Essa alma nunca foi quieta. Suas paixões eram abrasadoras, suas amizades precisavam ser absorventes, sua entrega à poesia era total. Isso fica ainda mais patente em seu segundo livro – assim como o primeiro, de distribuição restrita – chamado Correspondência Completa, também datado de 1979. Nele, a autora muda de assinatura – passa a se designar de Ana Cristina C. – e o formato de sua estética. Se a primeira obra foi curta (22 poemas distribuídos em 30 páginas), a segunda foi brevíssima: um único texto, intitulado My Dear, disposto em seis páginas de fervor. Ali fica patente que, mal começara, Ana Cristina já estava se despedindo. “Não estou conseguindo explicar minha ternura, minha ternura, entende?”, escreve ela no final desta carta poética em que menciona os amigos fraternos, como Heloísa Buarque de Holanda e Armando Freitas Filho.
Essas pessoas foram as grandes responsáveis pela obra de Ana Cristina não cair no ostracismo. Em vida, a autora publicaria ainda Luvas de Pelica (1980) e A Teus Pés (1983), espécie de antologia incompleta de suas obras anteriores e de seus versos mais maduros, que dimensionam ainda mais a perda para a literatura brasileira que significou sua morte. Ela, porém, era uma experimentalista por excelência. Seus baús, seus guardados, suas gavetas abarrotadas foram devidamente organizadas pelos fiéis escudeiros, o que possibilitou a edição, em 1985, do título Inéditos e Dispersos: Poesia/Prosa e, em 2008, da parte restante do acervo, reunida no livro Antigos e Soltos: Poemas e Prosas da Pasta Rosa. Este último trabalho gerou certo debate sobre se Ana Cristina aprovaria ou não a publicação daqueles conteúdos íntimos, em que ela revela, ora em poemas, ora em diários, suas inseguranças criativas, seus demônios secretos, sua forma de ver a vida – ou o seu fim.
Biografia
Ana Cristina César nasceu no dia 2 de junho de 1952, no seio de uma família de classe média. Avessa a rótulos e a zonas de conforto, logo mostrou-se interessada por atividades culturais, como cinema e teatro. Na juventude, ingressou no curso de Letras da PUC do Rio de Janeiro, onde se licenciou, cursando posteriormente um Mestrado em Comunicação pela Universidade Federal do Rio de Janeiro (UFRJ). No exterior, fez o curso de Teoria e Prática Literária em Tradução, na Universidade de Essex, na Inglaterra, passando ainda uma temporada em Paris. Nesta área, dedicou-se a textos de Katherine Mansfield e Emily Dickinson. Morreu em 29 de outubro de 1983, no Rio.

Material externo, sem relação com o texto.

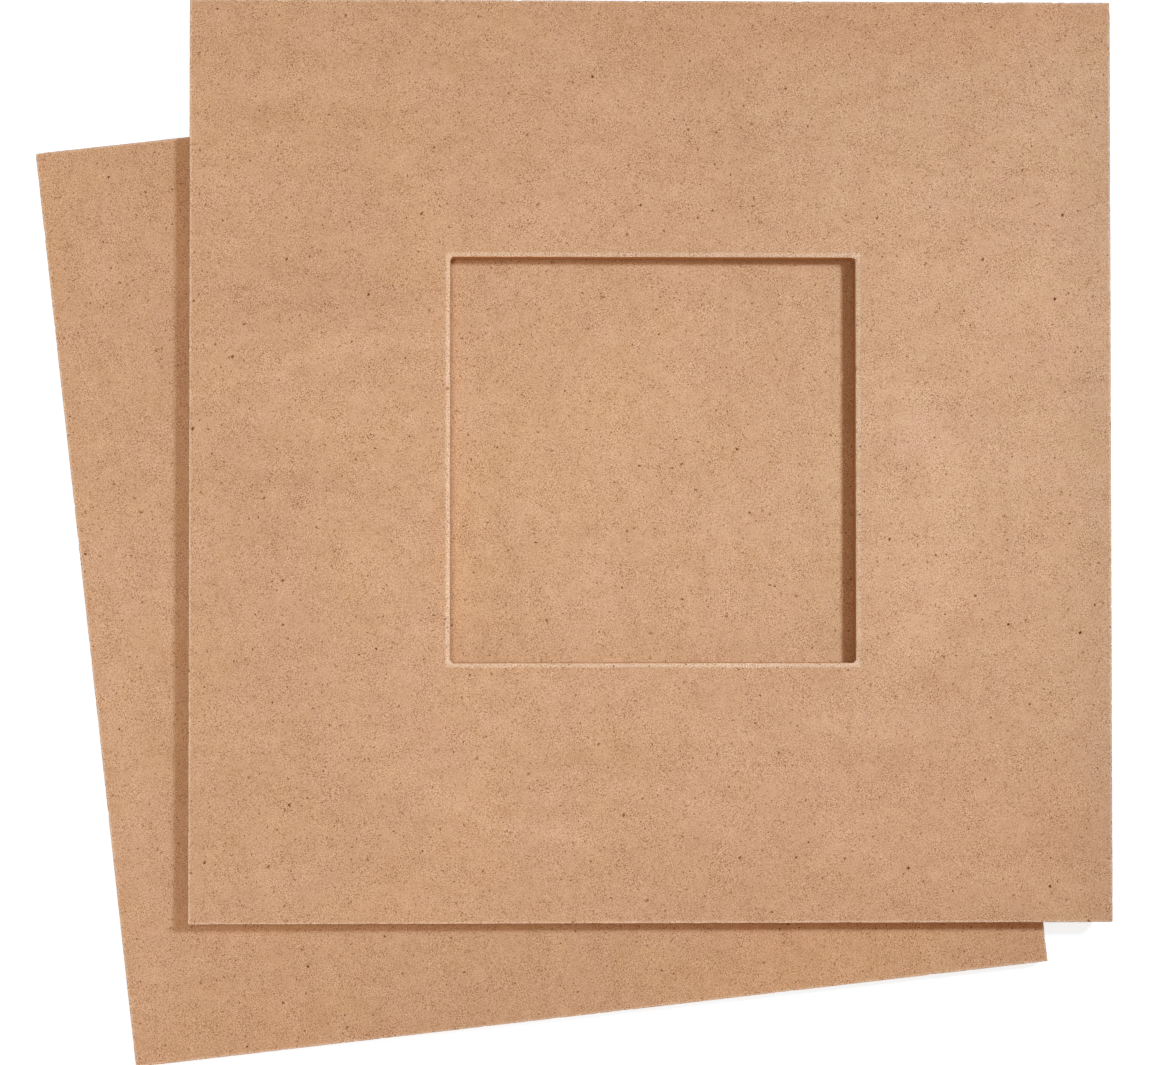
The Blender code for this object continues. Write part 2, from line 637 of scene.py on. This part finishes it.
def face_hue(web, place, ragged_place, tone_and_light_patches):
    """What the soft clouds of colour and the patches of tone and painted light of a pressed face multiply
    its colour by.
    """
    hue = (1.0, 1.0, 1.0)
    for layer in hue_layers:
        cloud = web.colour_noise(place, 1 / layer.size)
        hue = web.vector("MULTIPLY_ADD", cloud, layer.strength, hue)
    # Patches of the boards' own tone and of painted light and shade, which even out and tint the lamps'
    # light
    for tone_and_light_patch in tone_and_light_patches:
        patch_share = web.grey(soft_mark(web, ragged_place, tone_and_light_patch))
        hue = web.vector("MULTIPLY_ADD", patch_share, tone_and_light_patch.change, hue)
    return hue


def pressed_face(web, place, own_place, tone, windowed):
    """The colour of a board's pressed and sanded face, and its relief."""
    ruffle = web.vector("MULTIPLY", web.colour_noise(place, ruffle_scale), (ruffle_reach, ruffle_reach, 0))
    ruffled = web.vector("ADD", place, ruffle)
    ragged_place = ragged(web, own_place)
    mark_place = ragged_place if windowed else own_place
    marks = front_marks if windowed else back_scratches
    changes = [web.times(soft_mark(web, mark_place, mark), mark.change) for mark in marks]
    if windowed:
        changes.append(ring_mark(web, own_place))

    waves = face_grain(web, place)
    brightness = web.add(mean_brightness, *waves, face_strands(web, place, ruffled), *changes)
    darkening = web.math("SUBTRACT", 1.0, face_specks(web, place, ruffled))
    brightness = web.times(brightness, darkening)
    colour = web.vector("POWER", web.grey(brightness), brightness_powers)
    # The hue includes patches of painted light and shade as well as the boards' own tone
    hue = face_hue(web, place, ragged_place, front_tone_and_painted_light if windowed else back_tone_and_painted_light)
    colour = web.vector("MULTIPLY", web.vector("MULTIPLY", colour, hue), tone)
    relief = web.add(web.times(waves[0], grain_relief_share), waves[1])
    return colour, relief


def edge_noise(web, own_place, kind):
    """One of the noises of brightness on a cut edge."""
    laid = web.vector("MULTIPLY", own_place, kind.squeeze)
    return web.times(web.noise(laid, 1.0, kind.detail, "3D"), kind.strength)


def cut_edge(web, own_place, tone, windowed):
    """The colour of a board's cut edges and their relief: layers, saw marks and the paler routed window."""
    layers = edge_noise(web, own_place, edge_layers)
    saw_marks = edge_noise(web, own_place, edge_saw_marks)
    fuzz = edge_noise(web, own_place, edge_fuzz)
    brightness = web.add(sawn_brightness, layers, saw_marks, fuzz)
    if windowed:
        window_reach = window_side / 2 / MM + routed_margin
        in_window = web.math("LESS_THAN", reach_from(web, own_place, (0, 0, 0)), window_reach)
        routed_layers = web.times(layers, routed_layers_share)
        routed = web.add(routed_brightness, routed_layers, web.times(fuzz, routed_fuzz_share))
        brightness = web.node("ShaderNodeMix", {"Factor": in_window, 2: brightness, 3: routed}).outputs[0]
    colour = web.vector("MULTIPLY", web.vector("POWER", web.grey(brightness), brightness_powers), tone)
    if windowed:
        colour = web.mix(in_window, colour, web.vector("MULTIPLY", colour, routed_tint))
    return colour, web.add(web.times(saw_marks, saw_mark_relief), layers)


def reach_from(web, own_place, middle):
    """How far out a place lies along X or Y, whichever is more, in millimetres."""
    away = web.vector("ABSOLUTE", web.vector("SUBTRACT", own_place, middle))
    parts = web.node("ShaderNodeSeparateXYZ", {0: away}).outputs
    return web.math("MAXIMUM", parts[0], parts[1])


def rim(web, own_place, windowed):
    """How far a face is paled by sanding and by a painted highlight, 1 on the window's bevel and along the
    outer edges.
    """
    unevenness = web.times(web.noise(own_place, rim_ragged_size, 1.0), rim_raggedness)
    whole, gone = outer_rim_reaches
    outer_gap = web.math("SUBTRACT", board_side / 2 / MM, reach_from(web, own_place, (0, 0, 0)))
    pale = web.between(web.add(outer_gap, unevenness), gone, whole)
    if windowed:
        whole, gone = (reach * window_bevel[0] / MM for reach in bevel_rim_reaches)
        middle = (window_middle.x / MM, window_middle.y / MM, 0)
        bevel_gap = web.add(reach_from(web, own_place, middle), -window_side / 2 / MM)
        pale = web.math("MAXIMUM", pale, web.between(web.add(bevel_gap, unevenness), gone, whole))
    return pale


def fibreboard(name, tone, shift, turn, windowed):
    """Raw fibreboard: matt pressed faces, cut edges with the board's layers, and paler arrises, sanded and
    painted with a highlight.
    """
    web = Web(name)
    coordinates = web.node("ShaderNodeTexCoord", {})
    own_place = web.vector("MULTIPLY", coordinates.outputs["Object"], (1 / MM, 1 / MM, 1 / MM))
    place = web.vector("ADD", web.turned(own_place, turn), shift)
    face, face_relief = pressed_face(web, place, own_place, tone, windowed)
    cut, cut_relief = cut_edge(web, own_place, tone, windowed)

    slope = web.node("ShaderNodeSeparateXYZ", {0: coordinates.outputs["Normal"]}).outputs[2]
    on_face = web.between(web.math("ABSOLUTE", slope), *face_slopes)
    # The pale rim along the edges is sanded fibres and a painted highlight
    face = web.mix(rim(web, own_place, windowed), face, web.vector("MULTIPLY", face, pale_rim_and_highlight_tint))
    colour = web.mix(on_face, cut, face)
    web.feed(web.shader.inputs["Base Color"], colour)
    web.shader.inputs["Specular IOR Level"].default_value = board_gloss
    web.shader.inputs["Roughness"].default_value = board_roughness
    relief = web.node("ShaderNodeMix", {"Factor": on_face, 2: cut_relief, 3: face_relief}).outputs[0]
    bump = web.node("ShaderNodeBump", {"Strength": 1.0, "Distance": relief_height, "Height": relief})
    web.feed(web.shader.inputs["Normal"], bump.outputs["Normal"])
    return web.material


# The two boards, each with its own stretch of noise, in millimetres

front_shift = (11, 23, 5)
back_shift = (211, -97, 53)

front = make_board("front_board_sheet", front_corner_radii, True, front_seed)
front.matrix_world = Matrix.Translation((front_middle.x, front_middle.y, front_low.z))
front.data.materials.append(fibreboard("front_fibreboard", front_tone, front_shift, 0.0, True))
back = make_board("back_board_sheet", back_corner_radii, False, back_seed)
back_turn = Matrix.Rotation(turn_of("back_board"), 4, "Z")
back.matrix_world = Matrix.Translation((back_middle.x, back_middle.y, back_low.z)) @ back_turn
back.data.materials.append(fibreboard("back_fibreboard", back_tone, back_shift, math.pi / 2, False))

for board, body, node in ((front, "front", "front_board"), (back, "back", "back_board")):
    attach(board, body)
    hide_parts(node)


# Camera, as fitted to the boards' corners in the photograph

camera_place = Vector((-26.28 * MM, -23.74 * MM, 453.8 * MM))
camera_aim = Vector((-20.76 * MM, -19.41 * MM, front_high.z))
lens_length = 51.58
sensor_width = 36
nearest_seen = 0.01

camera_data = bpy.data.cameras.new("camera")
camera_data.lens = lens_length
camera_data.sensor_width = sensor_width
camera_data.clip_start = nearest_seen
camera = bpy.data.objects.new("camera", camera_data)
bpy.context.scene.collection.objects.link(camera)
depth_axis = (camera_place - camera_aim).normalized()
right_axis = Vector((0, 1, 0)).cross(depth_axis).normalized()
up_axis = depth_axis.cross(right_axis)
camera_turn = Matrix((right_axis, up_axis, depth_axis)).transposed().to_4x4()
camera.matrix_world = Matrix.Translation(camera_place) @ camera_turn
bpy.context.scene.camera = camera


# Lights, with places and sizes in metres. Their colours are shares of the light at which a colour renders as
# it is written. They add up to white on a lit face, and leave each shadow as warm as in the photograph.

white_irradiance = math.pi
lamps = (
    {
        "name": "key",
        "place": Vector((0.45, 0.228, 0.50)),
        "target": Vector((-0.017, -0.078, 0)),
        "shape": "DISK",
        "size": (0.13, 0.13),
        "spread": math.radians(85),
        "light": Vector((0.731, 0.867, 0.994)),
    },
    {
        "name": "high_left",
        "place": Vector((-0.287, 0.02, 0.8)),
        "target": Vector((-0.6, 0.003, 0)),
        "shape": "RECTANGLE",
        "size": (0.4, 0.4),
        "spread": math.radians(100),
        "light": Vector((0.935, 0.885, 0.805)),
    },
    {
        "name": "front_fill",
        "place": Vector((0.0, -0.45, 0.25)),
        "target": Vector((0.04, -0.12, 0)),
        "shape": "RECTANGLE",
        "size": (0.5, 0.2),
        "spread": math.radians(180),
        "light": Vector((0.16, 0.11, 0.09)),
    },
)
room_light = (0.225, 0.133, 0.07)


def gathered(spread):
    """How many times brighter the middle of a lamp's beam is at this spread than at a half turn."""
    half = spread / 2
    if half >= math.pi / 2:
        return 1
    return math.tan(half) / (math.tan(half) - half)


def add_lamp(name, place, target, shape, size, spread, light):
    """An area lamp that gives this light at its target, on a surface that faces it."""
    ray = target - place
    data = bpy.data.lights.new(name, "AREA")
    data.shape = shape
    data.size, data.size_y = size
    data.spread = spread
    data.energy = white_irradiance * math.pi * ray.length_squared * max(light) / gathered(spread)
    data.color = light / max(light)
    lamp = bpy.data.objects.new(name, data)
    lamp.location = place
    lamp.rotation_euler = ray.to_track_quat("-Z", "Y").to_euler()
    lamp.visible_camera = False
    bpy.context.scene.collection.objects.link(lamp)


def seen_by_rays(tree):
    """A socket that is 1 where a surface is seen directly, mirrored or through glass, and otherwise 0."""
    path = tree.nodes.new("ShaderNodeLightPath")
    seen = path.outputs["Is Camera Ray"]
    for kind in ("Is Glossy Ray", "Is Transmission Ray"):
        either = tree.nodes.new("ShaderNodeMath")
        either.operation = "MAXIMUM"
        tree.links.new(seen, either.inputs[0])
        tree.links.new(path.outputs[kind], either.inputs[1])
        seen = either.outputs[0]
    return seen


def mix_shaders(tree, factor, first, second):
    mixed = tree.nodes.new("ShaderNodeMixShader")
    for socket, source in zip(mixed.inputs, (factor, first, second)):
        tree.links.new(source, socket)
    return mixed.outputs[0]


def new_shader(tree, kind, **inputs):
    shader = tree.nodes.new(kind)
    for name, value in inputs.items():
        shader.inputs[name].default_value = value
    return shader


for lamp in lamps:
    add_lamp(**lamp)

world = bpy.data.worlds.new("studio")
bpy.context.scene.world = world
world.use_nodes = True
tree = world.node_tree
room = new_shader(tree, "ShaderNodeBackground", Color=(*room_light, 1), Strength=1)
white = new_shader(tree, "ShaderNodeBackground", Color=(1, 1, 1, 1), Strength=1)
surface = mix_shaders(tree, seen_by_rays(tree), room.outputs[0], white.outputs[0])
tree.links.new(surface, tree.nodes["World Output"].inputs["Surface"])


# Floor, seen as white but for the object's faint shadow. It glows fully only away from the object.

floor_half = 4
floor_colour = (0.85, 0.85, 0.85, 1)
shadow_depth = (0.36, 0.47, 0.58, 1)
own_glow = 0.78
glow_rises_from = 0.2
glow_full_from = 0.45

floor_data = bpy.data.meshes.new("floor")
floor_shape = bmesh.new()
bmesh.ops.create_grid(floor_shape, x_segments=1, y_segments=1, size=floor_half)
floor_shape.to_mesh(floor_data)
floor_shape.free()
floor = bpy.data.objects.new("floor", floor_data)
bpy.context.scene.collection.objects.link(floor)

floor_paper = Web("floor_paper")
tree = floor_paper.tree
place = floor_paper.node("ShaderNodeTexCoord", {}).outputs["Object"]
glow_inputs = {
    "Value": floor_paper.length(place),
    "From Min": glow_rises_from,
    "From Max": glow_full_from,
    "To Min": own_glow,
    "To Max": 1.0,
}
glow = floor_paper.node("ShaderNodeMapRange", glow_inputs).outputs["Result"]
glowing = floor_paper.node("ShaderNodeEmission", {"Color": (1, 1, 1, 1), "Strength": glow})
shaded = new_shader(tree, "ShaderNodeBsdfDiffuse", Color=shadow_depth)
lighting = new_shader(tree, "ShaderNodeBsdfDiffuse", Color=floor_colour)
shown = floor_paper.node("ShaderNodeAddShader", {0: glowing.outputs[0], 1: shaded.outputs[0]})
surface = mix_shaders(tree, seen_by_rays(tree), lighting.outputs[0], shown.outputs[0])
tree.links.new(surface, tree.nodes["Material Output"].inputs["Surface"])
floor.data.materials.append(floor_paper.material)

bpy.context.scene.view_settings.view_transform = "Standard"

bpy.context.view_layer.update()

O volume mais recente lançado pela da Companhia das Letras traz, além de todos esses trabalhos anteriores, outra parte até então inédita, batizada de Visita à Oficina, fruto de uma peneiragem ainda mais criteriosa no acervo da escritora, hoje sob os cuidados do Instituto Moreira Sales, do Rio de Janeiro.
A Flip e o fato de Ana Cristina estar em catálogo são oportunidades valiosas de revisitar esta autora de vida efêmera, mas de uma poesia admirada. Em tempos de redes sociais, as citações de versos e frases da poeta ganharam popularidade, ainda que muitos não façam ideia de quem tenha sido a escritora. Deveríamos todos dedicar uma maior atenção a Ana Cristina César, menos pela tristeza que cerca sua biografia precocemente interrompida e mais pela maestria de suas palavras.
Versos
“As paisagens cansei-me das paisagens
cegá-las com palavras rasurá-las
As paisagens são frutos descabidos
agudos olhos farpas sons à noite
espaço livre para o erro regiões recompostas
por desejo
Paisagens bruscas
descercadas as subidas não poupam
meu silêncio: renominá-las aqui
neste abandono ou aprendê-las diversas e desertas”Vigília II, em Inéditos e Dispersos
Como ñ se encantar com esta poesia intensa e desconcertante. Evoé, poeta!